Caldwell heard this from prospective hires a lot. The team members started to think critically about how they pitched candidates on the startup.
“What we settled on in those early days was: The value of Reddit was really about building community, and people coming into the company had huge amounts of opportunity to pick up the low-hanging fruit, to help us toward that mission,” Caldwell said. “Once we really understood that, the pitch was pretty straightforward.”
He explained the pitch as: “Hey, you can be the first person to come into Reddit and help us build our machine-learning processes. And by ‘first person,’ I mean literally there’s no one else here — please come help us.”
A more established company like Facebook or Google could pay them better, Caldwell said.
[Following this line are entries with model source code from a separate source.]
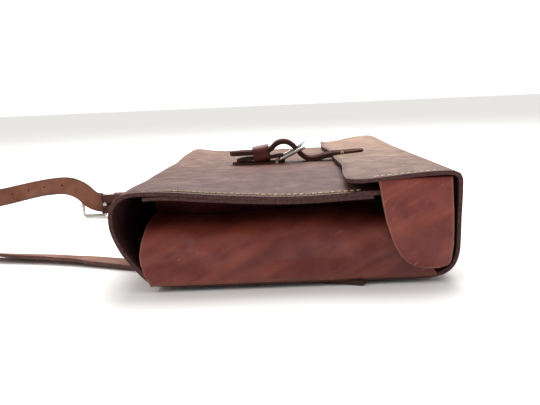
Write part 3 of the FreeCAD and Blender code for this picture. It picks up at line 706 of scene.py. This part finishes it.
def frontTop(x, y):
    return 0.0675 + panelRise(x, y)


for side, sign in (("near", -1), ("far", 1)):
    seam(side + "FrontSeam", side + "_front_seam", "case", frontTop)
    seam(side + "LidSeam", side + "_lid_seam", "lid", lidTop)
print("seams are sewn")

# ---- the closure: sewn chape, keeper, steel buckle and the strap end from the lid ----

closureShape = {
    "width": 0.0210,
    "chapeLeather": 0.0024,
    "strapLeather": 0.0042,
    "chapeLine": [(-0.0505, 0.0690), (-0.0400, 0.0689), (-0.0200, 0.0688), (-0.0060, 0.0688), (0.0012, 0.0688),
                  (0.0014, 0.0754), (-0.0040, 0.0756), (-0.0100, 0.0743), (-0.0200, 0.0737), (-0.0350, 0.0735),
                  (-0.0460, 0.0720)],
    "point": 0.016,
    "slot": 0.0021,
    "slotReach": 0.0095,
    "billetLine": [(0.0805, 0.0764), (0.0720, 0.0764), (0.0600, 0.0760), (0.0500, 0.0755), (0.0400, 0.0735),
                   (0.0310, 0.0716), (0.0245, 0.0718), (0.0180, 0.0765), (0.0100, 0.0870), (0.0020, 0.0905),
                   (-0.0060, 0.0885), (-0.0110, 0.0828), (-0.0180, 0.0804), (-0.0290, 0.0800),
                   (-0.0400, 0.0800), (-0.0525, 0.0792)],
    "keeperMiddle": (-0.0210, 0.0, 0.0780),
    "keeperSize": (0.0160, 0.0253, 0.0145),
    "keeperWall": 0.0019,
    "keeperLean": -9.0,
}


def flatStrip(name, points, width, materials, thickness, shape=None, round=0.0006):
    # a straight strip that follows a line in the XZ plane
    line = smoothLine([(x, -width / 2, z) for x, z in points], 8)
    bm, length, wide = rolledSheet(line, crossSteps(width, 0.0007, 3, 12), [acrossWay] * len(line))
    markEdges(bm, length, wide, depth=0.0022)
    if shape:
        shape(bm, length, wide)
    bmesh.ops.recalc_face_normals(bm, faces=bm.faces)
    return finishSheet(name, bm, materials, thickness, offset=0.0, round=round)


def narrowTo(vert, along, start, reach, share):
    # draws a strip in to a rounded point over its last stretch
    t = min(1.0, max(0.0, (along - start) / reach))
    vert.co.y *= 1 - (1 - share) * (1 - math.sqrt(max(0.0, 1 - t * t)))


def shapeChape(bm, length, width):
    along = bm.verts.layers.float["along"]
    for vert in bm.verts:
        narrowTo(vert, closureShape["point"] - vert[along], 0.0, closureShape["point"], 0.12)
        narrowTo(vert, vert[along], length - 0.007, 0.007, 0.45)
        vert.co.z += 0.0002 * math.sin(vert.co.x * 300)
    gone = [f for f in bm.faces if abs(f.calc_center_median().y) < closureShape["slot"]
            and f.calc_center_median().x > -closureShape["slotReach"]]
    bmesh.ops.delete(bm, geom=gone, context="FACES")


chape = flatStrip("closureChape", closureShape["chapeLine"], closureShape["width"], [strapGrain, grainCut],
                  closureShape["chapeLeather"], shapeChape)
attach(chape, "case")
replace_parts(chape, "closure_chape")


def shapeBillet(bm, length, width):
    along = bm.verts.layers.float["along"]
    for vert in bm.verts:
        narrowTo(vert, vert[along], length - 0.014, 0.014, 0.30)
        narrowTo(vert, 0.012 - vert[along], 0.0, 0.012, 0.55)
        vert.co.z -= 0.0007 * (vert.co.y / 0.0105) ** 2
        vert.co.z += unevenness(vert.co, 60, 0.0004)


billet = flatStrip("closureBillet", closureShape["billetLine"], closureShape["width"], [strapGrain, grainCut],
                   closureShape["strapLeather"], shapeBillet, round=0.0008)
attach(billet, "lid")
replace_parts(billet, "closure_billet")


def leatherLoop(name, middle, size, wall, ways, lean=0.0):
    # a band bent into a rounded rectangle; ways are its length, width and height directions
    lengthWay, widthWay, heightWay = ways
    bm = bmesh.new()
    wide, high = (size[1] - wall) / 2, (size[2] - wall) / 2
    corners = [bm.verts.new(widthWay * a * wide + heightWay * b * high) for a, b in ((-1, -1), (1, -1), (1, 1), (-1, 1))]
    for a, b in zip(corners, corners[1:] + corners[:1]):
        bm.edges.new((a, b))
    bmesh.ops.bevel(bm, geom=corners, offset=0.0030, segments=5, profile=0.5, affect="VERTICES", material=-1)
    bmesh.ops.subdivide_edges(bm, edges=[e for e in bm.edges if e.calc_length() > 0.004], cuts=6)
    edges = bm.edges[:]
    edge = bm.verts.layers.float.new("edge")
    bmesh.ops.translate(bm, vec=lengthWay * (-size[0] / 2), verts=bm.verts)
    count = 10
    for step in range(count):
        grown = bmesh.ops.extrude_edge_only(bm, edges=edges)["geom"]
        verts = [g for g in grown if isinstance(g, bmesh.types.BMVert)]
        fresh = set(verts)
        edges = [g for g in grown if isinstance(g, bmesh.types.BMEdge) and set(g.verts) <= fresh]
        bmesh.ops.translate(bm, vec=lengthWay * (size[0] / count), verts=verts)
        for vert in verts:
            vert[edge] = 1.0 if step == count - 1 else 0.0
    for vert in bm.verts:
        up = vert.co.dot(heightWay)
        if up > 0:
            vert.co += heightWay * (0.0006 * (1 - (vert.co.dot(widthWay) / (size[1] / 2)) ** 2))
    tipped = Matrix.Rotation(math.radians(lean), 4, widthWay)
    bmesh.ops.transform(bm, matrix=Matrix.Translation(middle) @ tipped, verts=bm.verts)
    bmesh.ops.recalc_face_normals(bm, faces=bm.faces)
    return finishSheet(name, bm, [keeperLeather, keeperCut], wall, offset=0.0, round=0.0005)


keeper = leatherLoop("closureKeeper", Vector(closureShape["keeperMiddle"]), closureShape["keeperSize"],
                     closureShape["keeperWall"], (Vector((1, 0, 0)), acrossWay, Vector((0, 0, 1))),
                     closureShape["keeperLean"])
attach(keeper, "closure_loop")
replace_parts(keeper, "closure_keeper")

places = []
for y in (-0.0085, -0.0050, -0.0015, 0.0020, 0.0055, 0.0088):
    places.append((Vector((0.0590, y, 0.0781)), acrossWay, Vector((0, 0, 1))))
for x, z in ((0.0582, 0.0766), (0.0600, 0.0766)):
    places.append((Vector((x, -0.0108, z)), Vector((0, 0, 1)), Vector((0, -1, 0))))
stitchRow("billetStitches", places, "lid")
places = [(Vector((x, -0.0108, z)), Vector((0.15, 0, 1)).normalized(), Vector((0, -1, 0)))
          for x in (-0.0065, -0.0050) for z in (0.0693, 0.0722)]
stitchRow("chapeStitches", places, "case", size=1.25)
print("the closure is made")

# ---- the shoulder strap ----

strapShape = {
    "width": 0.0210,
    "leather": 0.0030,
    "exit": (-0.1120, -0.1430, 0.0022),
    # x, y, z of the middle, then how far the flesh side leans over from facing up, in degrees
    "route": [(-0.1120, -0.1430, 0.0022, 0), (-0.1500, -0.1260, 0.0028, 3), (-0.1800, -0.1120, 0.0034, 8),
              (-0.2120, -0.1020, 0.0037, 10), (-0.2500, -0.0930, 0.0042, 12), (-0.3000, -0.0780, 0.0088, 38),
              (-0.3720, -0.0500, 0.0126, 88), (-0.4380, -0.0120, 0.0126, 92), (-0.4670, 0.0440, 0.0126, 92),
              (-0.4630, 0.1080, 0.0130, 90), (-0.4130, 0.1450, 0.0150, 84), (-0.3500, 0.1420, 0.0235, 74),
              (-0.3150, 0.1340, 0.0310, 64), (-0.2820, 0.1230, 0.0375, 58), (-0.2550, 0.1140, 0.0395, 60),
              (-0.2370, 0.1080, 0.0325, 70), (-0.2270, 0.1050, 0.0220, 84), (-0.2160, 0.1105, 0.0162, 90),
              (-0.2030, 0.1205, 0.0151, 90), (-0.1910, 0.1200, 0.0151, 90), (-0.1750, 0.1205, 0.0151, 90),
              (-0.1590, 0.1210, 0.0151, 90)],
    "holes": 5,
    "holeStart": 0.0330,
    "holePitch": 0.0250,
    "holeRadius": 0.0013,
}

route = strapShape["route"]
strapLine = smoothLine([point[:3] for point in route], 10)
leanLine = [point.x for point in smoothLine([(point[3], 0, 0) for point in route], 10)]


def strapWays(line, leans):
    # the direction across the strap at each place, with the flesh side up at 0 and to the right at 90 degrees
    ways, faces = [], []
    for number in range(len(line)):
        ahead = line[min(number + 1, len(line) - 1)] - line[max(number - 1, 0)]
        ahead.normalize()
        right = ahead.cross(Vector((0, 0, 1))).normalized()
        up = right.cross(ahead)
        angle = math.radians(leans[number])
        ways.append(-right * math.cos(angle) + up * math.sin(angle))
        faces.append(up * math.cos(angle) + right * math.sin(angle))
    return ways, faces


def strap(name, line, leans, flesh, holes=()):
    ways, faces = strapWays(line, leans)
    width = strapShape["width"]
    low = [point - way * (width / 2) for point, way in zip(line, ways)]
    bm, length, wide = rolledSheet(low, crossSteps(width, 0.0007, 3, 12), ways)
    markEdges(bm, length, wide, depth=0.0018)
    index, across = bm.verts.layers.int["index"], bm.verts.layers.float["across"]
    for vert in bm.verts:
        share = (vert[across] - width / 2) / (width / 2)
        vert.co += faces[vert[index]] * (0.0004 * share * share + unevenness(vert.co, 45, 0.0004))
    bm.normal_update()
    if sum(face.normal.dot(faces[face.verts[0][index]]) for face in bm.faces) < 0:
        bmesh.ops.reverse_faces(bm, faces=bm.faces)
    for reach in holes:
        punch(bm, line, reach)
    piece = finishSheet(name, bm, flesh, strapShape["leather"], offset=0.0, round=0.0007)
    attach(piece, "case")
    return piece


def punch(bm, line, reach):
    # opens a round hole in the middle of the strap, this far before its end at the buckle
    travelled, spot = 0.0, line[-1]
    for a, b in zip(reversed(line), list(reversed(line))[1:]):
        travelled += (b - a).length
        if travelled >= reach:
            spot = b
            break
    nearest = min(bm.verts, key=lambda v: (v.co - spot).length)
    centre = nearest.co.copy()
    faces = bmesh.ops.bevel(bm, geom=[nearest], offset=0.0012, segments=1, profile=0.5, affect="VERTICES",
                            material=-1)["faces"]
    hole = min(faces, key=lambda f: (f.calc_center_median() - centre).length)
    bmesh.ops.subdivide_edges(bm, edges=hole.edges[:], cuts=2)
    hole = min(bm.faces, key=lambda f: (f.calc_center_median() - centre).length)
    for vert in hole.verts:
        vert.co = centre + (vert.co - centre).normalized() * strapShape["holeRadius"]
    bmesh.ops.delete(bm, geom=[hole], context="FACES_ONLY")


reaches = [0.0810 + strapShape["holeStart"] + number * strapShape["holePitch"] for number in range(strapShape["holes"])]
shoulderStrap = strap("shoulderStrap", strapLine, leanLine, [strapFlesh, strapCut], reaches)
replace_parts(shoulderStrap, "shoulder_strap_flat", "shoulder_strap_loop")

farRoute = [(-0.1760, 0.1120, 0.0024, 0), (-0.1440, 0.1170, 0.0022, 0), (-0.1120, 0.1280, 0.0018, 0)]
nearEnd = [(-0.1125, -0.1428, 0.0017, 0), (-0.0600, -0.1605, 0.0016, 0), (0.0000, -0.1830, 0.0016, 0),
           (0.0570, -0.2050, 0.0016, 0)]
farEnd = [(-0.1120, 0.1280, 0.0016, 0), (-0.0600, 0.1518, 0.0016, 0), (0.0520, 0.2020, 0.0016, 0)]
for name, points, node in (("shoulderStrapFar", farRoute, "shoulder_strap_far"), ("nearStrapEnd", nearEnd, "near_strap_end"),
                           ("farStrapEnd", farEnd, "far_strap_end")):
    leans = [point.x for point in smoothLine([(point[3], 0, 0) for point in points], 6)]
    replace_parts(strap(name, smoothLine([point[:3] for point in points], 6), leans, [strapGrain, grainCut]), node)

shoulderShape = {
    "heel": (-0.2130, 0.1120, 0.0151),
    "chapeLine": [(-0.0575, -0.0031), (-0.0400, -0.0030), (-0.0200, -0.0030), (-0.0040, -0.0031), (0.0031, -0.0031),
                  (0.0031, 0.0031), (-0.0030, 0.0031), (-0.0090, 0.0018), (-0.0200, 0.0016), (-0.0400, 0.0016),
                  (-0.0575, 0.0014)],
    "keeperPlace": 0.0185,
}
heel = Vector(shoulderShape["heel"])
line = smoothLine([(heel.x - u, heel.y + n, heel.z - 0.0105) for u, n in shoulderShape["chapeLine"]], 8)
bm, length, width = rolledSheet(line, crossSteps(0.0210, 0.0007, 3, 12), [Vector((0, 0, 1))] * len(line))
markEdges(bm, length, width, depth=0.0022)
gone = [f for f in bm.faces if abs(f.calc_center_median().z - heel.z) < closureShape["slot"]
        and f.calc_center_median().x < heel.x + closureShape["slotReach"]]
bmesh.ops.delete(bm, geom=gone, context="FACES")
bmesh.ops.recalc_face_normals(bm, faces=bm.faces)
shoulderChape = finishSheet("shoulderChape", bm, [strapGrain, grainCut], closureShape["chapeLeather"], offset=0.0)
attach(shoulderChape, "case")
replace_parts(shoulderChape, "shoulder_chape")

low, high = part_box("shoulder_keeper")
shoulderKeeper = leatherLoop("shoulderKeeper", (low + high) / 2, (0.0160, 0.0253, 0.0140), closureShape["keeperWall"],
                             (Vector((1, 0, 0)), Vector((0, 0, 1)), Vector((0, 1, 0))))
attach(shoulderKeeper, "shoulder_loop")
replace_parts(shoulderKeeper, "shoulder_keeper")

# ---- finishes for the CAD nodes that stay ----

for name in ("closure_buckle", "closure_prong", "shoulder_buckle", "shoulder_prong"):
    nodes[name].data.materials.clear()
    nodes[name].data.materials.append(buckleSteel)
for name in ("near_back_seam", "far_back_seam"):
    nodes[name].data.materials.clear()
    nodes[name].data.materials.append(thread)

# ---- the floor ----

material, tree, shader = newMaterial("paleFloor")
where = addNode(tree, "TexCoord").outputs["Object"]
cloud = addNode(tree, "TexNoise", [("Vector", where), ("Scale", 3.0)])
tree.links.new(mixColour(tree, cloud.outputs[0], studio["floor"], [0.985 * c for c in studio["floor"]]),
               shader.inputs["Base Color"])
shader.inputs["Roughness"].default_value = 0.9
bm = bmesh.new()
bmesh.ops.create_grid(bm, x_segments=4, y_segments=4, size=6.0)
mesh = bpy.data.meshes.new("floor")
bm.to_mesh(mesh)
bm.free()
mesh.materials.append(material)
floor = bpy.data.objects.new("floor", mesh)
bpy.context.scene.collection.objects.link(floor)

print("done")
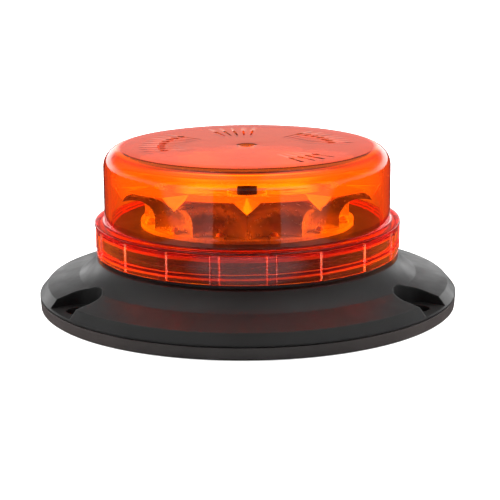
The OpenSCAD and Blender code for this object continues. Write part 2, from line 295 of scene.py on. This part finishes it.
def led_package(name, step_z):
    """White ceramic below a yellow phosphor dome."""
    mat, tree, shader, _ = material(name)
    place = add(tree, "ShaderNodeTexCoord").outputs["Object"]
    height = add(tree, "ShaderNodeSeparateXYZ", [("Vector", place)]).outputs["Z"]
    above = add(tree, "ShaderNodeMath", operation="GREATER_THAN")
    tree.links.new(height, above.inputs[0])
    above.inputs[1].default_value = step_z
    phosphor = ramp(tree, noise(tree, place, 2600.0), [(0.3, (0.85, 0.52, 0.06)), (0.7, (0.95, 0.66, 0.12))])
    tree.links.new(blend(tree, above.outputs[0], (0.78, 0.76, 0.70), phosphor), shader.inputs["Base Color"])
    shader.inputs["Roughness"].default_value = 0.3
    shader.inputs["Coat Weight"].default_value = 0.6
    return mat


black_plastic = moulded("black_plastic", (0.004, 0.004, 0.004), 0.35, 3800.0, 2.4e-5, 0.0005, 0.12)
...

But Reddit offered ambitious engineers the ability to have a huge impact on a product under rapid development.
“It’s pretty cool as well,” he said.
In her role as senior director of engineering, Shanbhag often hears the question she asked — “Will I have an impact?” — from people she’s trying to recruit, she said. She gives them a resounding “yes.”
The startup is still hiring, but not without growing pains
There’s still more to do, according to Huffman.
“I don’t think the pitch has changed tremendously,” Huffman said. “Everything is changing here. Like, we’re rebuilding this company that has more potential energy than any company that you’re talking to or thinking about joining. I can guarantee you that.”
Reddit grew its number of engineers by 270% since the start of 2017, and it’s still hiring. There are about two dozen job listings on the website, spanning data science, engineering, legal, and marketing, across offices in San Francisco, Los Angeles, New York, and Chicago.
It hasn’t been all kittens and rainbows.
Employees agreed that Reddit grew too quickly, and the situation left some new hires feeling underutilized. The company slowed recruiting this past summer to catch its breath and see what the full capacity of all its new hires was before ramping back up.
“We’re 400-some people now, and fewer than 20 of those people were here in 2016,” Huffman said. “Every quarter, we joke that it’s a new company. And it is a new company.”